#### WHAT YOU NEED TO DO:
In the records below, find the line containing "Write the JSON"; copy exactly that line and all lines after it to the end, and nothing else.

+ + + + + + +

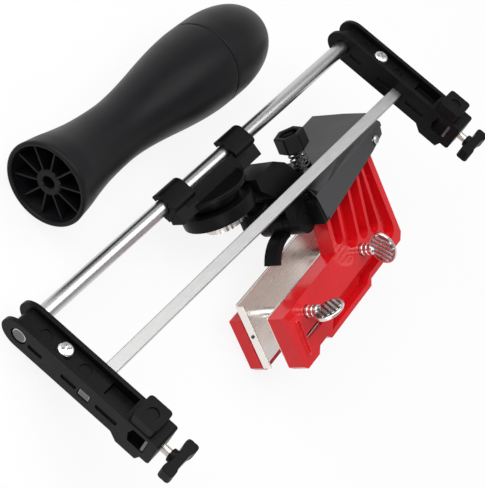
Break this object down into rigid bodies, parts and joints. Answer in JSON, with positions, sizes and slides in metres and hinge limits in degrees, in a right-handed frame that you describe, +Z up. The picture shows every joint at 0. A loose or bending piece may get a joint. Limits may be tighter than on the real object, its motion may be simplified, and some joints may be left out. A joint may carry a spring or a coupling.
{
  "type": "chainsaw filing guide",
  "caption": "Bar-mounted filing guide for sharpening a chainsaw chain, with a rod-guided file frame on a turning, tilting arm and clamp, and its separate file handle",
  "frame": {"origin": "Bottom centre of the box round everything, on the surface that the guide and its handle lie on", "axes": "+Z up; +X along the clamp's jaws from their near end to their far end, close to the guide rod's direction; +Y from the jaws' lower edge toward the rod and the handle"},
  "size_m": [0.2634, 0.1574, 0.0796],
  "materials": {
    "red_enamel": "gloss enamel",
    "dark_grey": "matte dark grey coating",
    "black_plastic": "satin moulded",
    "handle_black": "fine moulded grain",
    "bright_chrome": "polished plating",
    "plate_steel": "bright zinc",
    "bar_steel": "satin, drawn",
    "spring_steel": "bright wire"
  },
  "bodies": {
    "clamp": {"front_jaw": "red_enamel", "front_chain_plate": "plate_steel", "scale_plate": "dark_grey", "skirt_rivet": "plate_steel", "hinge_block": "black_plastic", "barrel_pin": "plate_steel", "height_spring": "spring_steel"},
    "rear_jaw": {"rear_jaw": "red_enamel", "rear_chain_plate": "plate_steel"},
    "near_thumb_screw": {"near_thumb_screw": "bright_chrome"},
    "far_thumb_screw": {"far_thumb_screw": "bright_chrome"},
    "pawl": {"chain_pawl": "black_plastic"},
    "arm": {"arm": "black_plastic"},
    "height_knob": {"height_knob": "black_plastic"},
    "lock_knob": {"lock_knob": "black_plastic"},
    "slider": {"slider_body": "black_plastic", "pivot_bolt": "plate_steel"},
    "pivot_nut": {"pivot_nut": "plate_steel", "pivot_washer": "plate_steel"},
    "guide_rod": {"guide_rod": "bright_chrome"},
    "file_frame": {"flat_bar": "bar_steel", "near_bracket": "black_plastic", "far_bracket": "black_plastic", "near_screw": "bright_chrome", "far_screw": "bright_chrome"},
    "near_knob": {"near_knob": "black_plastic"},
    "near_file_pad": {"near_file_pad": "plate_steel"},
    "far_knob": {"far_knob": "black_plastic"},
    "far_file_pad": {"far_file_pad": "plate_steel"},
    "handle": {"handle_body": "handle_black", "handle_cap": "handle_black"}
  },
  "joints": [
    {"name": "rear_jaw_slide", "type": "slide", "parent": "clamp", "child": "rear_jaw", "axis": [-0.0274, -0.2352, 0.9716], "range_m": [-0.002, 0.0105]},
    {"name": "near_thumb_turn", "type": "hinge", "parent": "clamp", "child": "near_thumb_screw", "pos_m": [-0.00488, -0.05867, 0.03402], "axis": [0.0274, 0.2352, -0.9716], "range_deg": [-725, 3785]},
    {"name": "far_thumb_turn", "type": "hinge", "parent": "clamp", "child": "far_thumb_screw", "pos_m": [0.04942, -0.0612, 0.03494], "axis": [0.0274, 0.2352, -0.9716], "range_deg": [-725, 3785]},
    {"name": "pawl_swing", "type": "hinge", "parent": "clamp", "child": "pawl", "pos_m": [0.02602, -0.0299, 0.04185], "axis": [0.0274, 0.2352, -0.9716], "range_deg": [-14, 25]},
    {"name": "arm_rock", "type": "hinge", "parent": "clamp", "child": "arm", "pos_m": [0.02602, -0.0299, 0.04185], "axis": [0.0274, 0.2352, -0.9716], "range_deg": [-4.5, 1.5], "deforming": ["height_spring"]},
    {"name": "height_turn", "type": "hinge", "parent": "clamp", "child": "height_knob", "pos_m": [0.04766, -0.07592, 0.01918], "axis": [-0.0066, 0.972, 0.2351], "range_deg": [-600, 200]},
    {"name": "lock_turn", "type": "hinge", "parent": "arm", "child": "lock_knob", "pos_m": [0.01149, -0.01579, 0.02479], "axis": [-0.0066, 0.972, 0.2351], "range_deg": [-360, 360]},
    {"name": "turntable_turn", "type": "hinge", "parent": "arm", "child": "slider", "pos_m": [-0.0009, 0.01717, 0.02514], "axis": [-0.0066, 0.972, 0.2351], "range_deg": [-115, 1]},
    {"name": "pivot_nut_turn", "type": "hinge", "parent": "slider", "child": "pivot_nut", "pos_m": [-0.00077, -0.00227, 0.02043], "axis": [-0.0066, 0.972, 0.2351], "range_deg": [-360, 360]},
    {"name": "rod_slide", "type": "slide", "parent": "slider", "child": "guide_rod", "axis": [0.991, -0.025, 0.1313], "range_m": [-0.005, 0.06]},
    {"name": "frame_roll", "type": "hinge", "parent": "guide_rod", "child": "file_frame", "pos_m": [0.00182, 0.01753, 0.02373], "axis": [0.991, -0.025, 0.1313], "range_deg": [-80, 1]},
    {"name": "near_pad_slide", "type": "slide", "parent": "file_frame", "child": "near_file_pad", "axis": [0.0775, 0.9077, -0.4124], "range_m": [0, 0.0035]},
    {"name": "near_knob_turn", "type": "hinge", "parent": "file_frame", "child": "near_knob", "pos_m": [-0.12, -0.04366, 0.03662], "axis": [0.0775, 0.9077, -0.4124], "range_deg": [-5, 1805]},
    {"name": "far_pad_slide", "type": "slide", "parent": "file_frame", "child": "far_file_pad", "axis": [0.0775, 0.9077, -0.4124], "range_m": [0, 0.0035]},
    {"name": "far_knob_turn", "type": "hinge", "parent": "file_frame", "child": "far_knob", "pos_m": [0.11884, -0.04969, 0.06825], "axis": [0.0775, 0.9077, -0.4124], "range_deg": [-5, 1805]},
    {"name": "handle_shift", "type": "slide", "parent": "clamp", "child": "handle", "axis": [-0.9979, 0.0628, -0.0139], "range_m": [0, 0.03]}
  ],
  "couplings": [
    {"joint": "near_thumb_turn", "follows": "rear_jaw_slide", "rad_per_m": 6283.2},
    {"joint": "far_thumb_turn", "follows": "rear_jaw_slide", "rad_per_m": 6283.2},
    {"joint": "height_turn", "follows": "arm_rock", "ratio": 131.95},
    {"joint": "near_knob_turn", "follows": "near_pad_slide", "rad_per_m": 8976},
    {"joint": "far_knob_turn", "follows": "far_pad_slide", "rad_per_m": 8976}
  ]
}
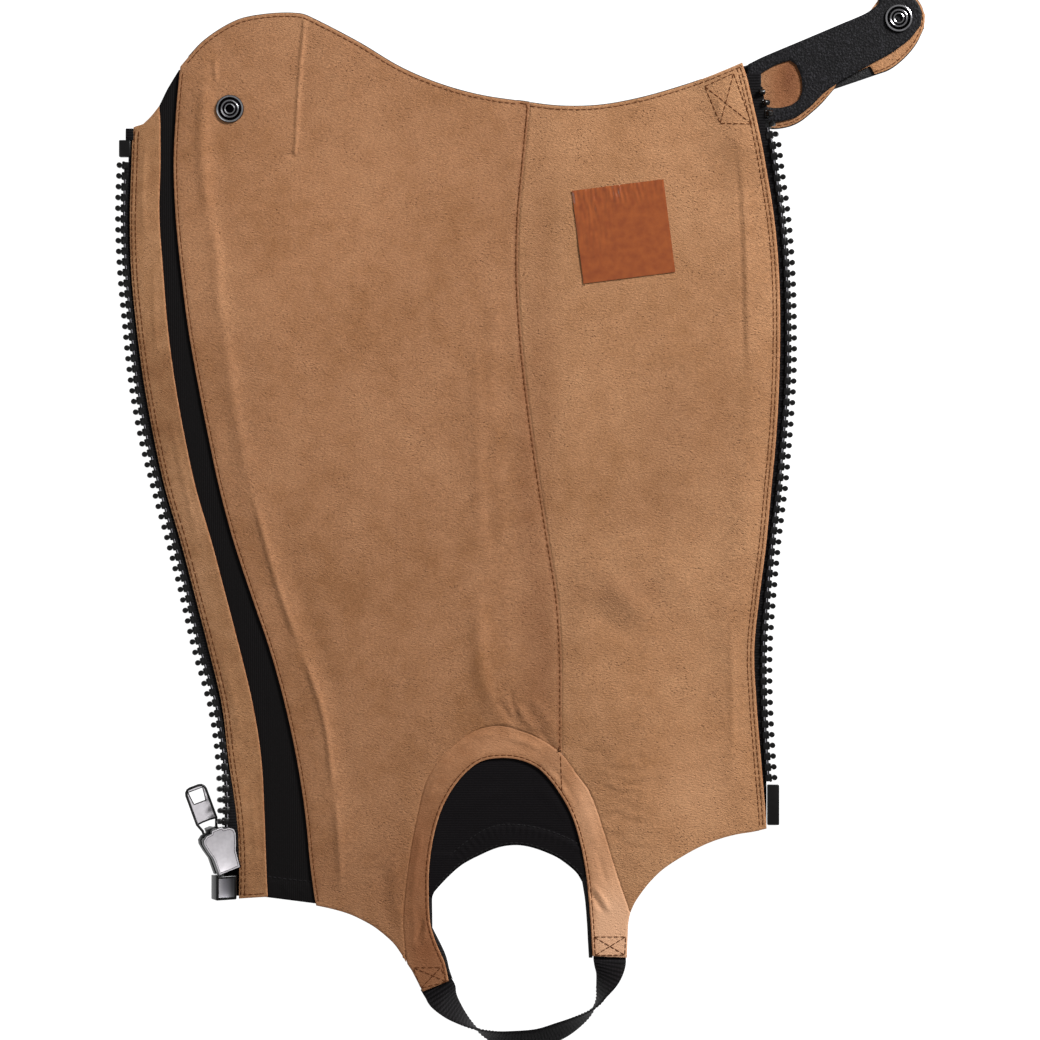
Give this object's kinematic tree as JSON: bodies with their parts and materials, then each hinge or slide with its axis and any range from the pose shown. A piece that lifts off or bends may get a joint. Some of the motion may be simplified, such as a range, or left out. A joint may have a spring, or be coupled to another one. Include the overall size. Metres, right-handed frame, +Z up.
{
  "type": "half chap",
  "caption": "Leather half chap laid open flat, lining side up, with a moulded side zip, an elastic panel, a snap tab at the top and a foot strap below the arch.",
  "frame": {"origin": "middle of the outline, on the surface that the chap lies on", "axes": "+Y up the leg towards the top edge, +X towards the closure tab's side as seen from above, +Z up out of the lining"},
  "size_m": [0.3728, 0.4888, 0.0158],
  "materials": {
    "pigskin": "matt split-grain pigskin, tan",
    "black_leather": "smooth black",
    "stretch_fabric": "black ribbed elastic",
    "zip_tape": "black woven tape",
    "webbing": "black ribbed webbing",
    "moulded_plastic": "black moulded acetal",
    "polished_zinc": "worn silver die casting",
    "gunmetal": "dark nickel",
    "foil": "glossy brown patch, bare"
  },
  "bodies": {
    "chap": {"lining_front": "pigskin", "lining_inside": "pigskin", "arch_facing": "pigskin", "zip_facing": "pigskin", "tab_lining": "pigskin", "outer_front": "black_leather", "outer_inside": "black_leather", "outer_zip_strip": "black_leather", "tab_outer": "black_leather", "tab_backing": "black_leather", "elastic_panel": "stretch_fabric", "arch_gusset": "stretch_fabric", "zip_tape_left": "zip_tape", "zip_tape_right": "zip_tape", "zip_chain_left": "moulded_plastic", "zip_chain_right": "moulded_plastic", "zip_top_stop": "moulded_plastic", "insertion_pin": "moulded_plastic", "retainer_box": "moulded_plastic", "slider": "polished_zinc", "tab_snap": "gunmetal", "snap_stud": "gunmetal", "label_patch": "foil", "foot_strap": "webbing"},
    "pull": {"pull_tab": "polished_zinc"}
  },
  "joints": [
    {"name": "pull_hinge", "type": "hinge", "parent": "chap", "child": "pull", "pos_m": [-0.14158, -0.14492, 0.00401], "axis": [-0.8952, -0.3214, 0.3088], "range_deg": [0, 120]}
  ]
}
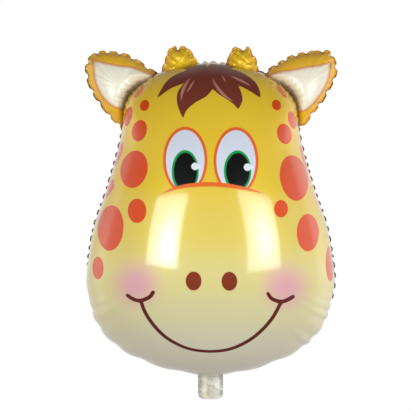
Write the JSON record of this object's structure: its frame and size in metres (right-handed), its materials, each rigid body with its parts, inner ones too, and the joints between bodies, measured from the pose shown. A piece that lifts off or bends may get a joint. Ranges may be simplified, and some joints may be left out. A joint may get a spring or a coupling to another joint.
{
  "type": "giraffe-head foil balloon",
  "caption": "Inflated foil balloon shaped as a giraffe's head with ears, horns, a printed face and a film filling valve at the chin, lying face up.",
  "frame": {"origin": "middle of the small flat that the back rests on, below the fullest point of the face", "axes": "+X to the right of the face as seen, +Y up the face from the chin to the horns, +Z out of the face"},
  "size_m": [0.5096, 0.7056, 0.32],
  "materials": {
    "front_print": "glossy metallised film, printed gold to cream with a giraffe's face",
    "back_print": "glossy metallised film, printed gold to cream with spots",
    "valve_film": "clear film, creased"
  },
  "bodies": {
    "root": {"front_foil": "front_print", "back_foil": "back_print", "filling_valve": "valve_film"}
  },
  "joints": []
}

+ + + + + + +

#### REPLY:
Write the JSON record of this object's structure: its frame and size in metres (right-handed), its materials, each rigid body with its parts, inner ones too, and the joints between bodies, measured from the pose shown. A piece that lifts off or bends may get a joint. Ranges may be simplified, and some joints may be left out. A joint may get a spring or a coupling to another joint.
{
  "type": "giraffe-head foil balloon",
  "caption": "Inflated foil balloon shaped as a giraffe's head with ears, horns, a printed face and a film filling valve at the chin, lying face up.",
  "frame": {"origin": "middle of the small flat that the back rests on, below the fullest point of the face", "axes": "+X to the right of the face as seen, +Y up the face from the chin to the horns, +Z out of the face"},
  "size_m": [0.5096, 0.7056, 0.32],
  "materials": {
    "front_print": "glossy metallised film, printed gold to cream with a giraffe's face",
    "back_print": "glossy metallised film, printed gold to cream with spots",
    "valve_film": "clear film, creased"
  },
  "bodies": {
    "root": {"front_foil": "front_print", "back_foil": "back_print", "filling_valve": "valve_film"}
  },
  "joints": []
}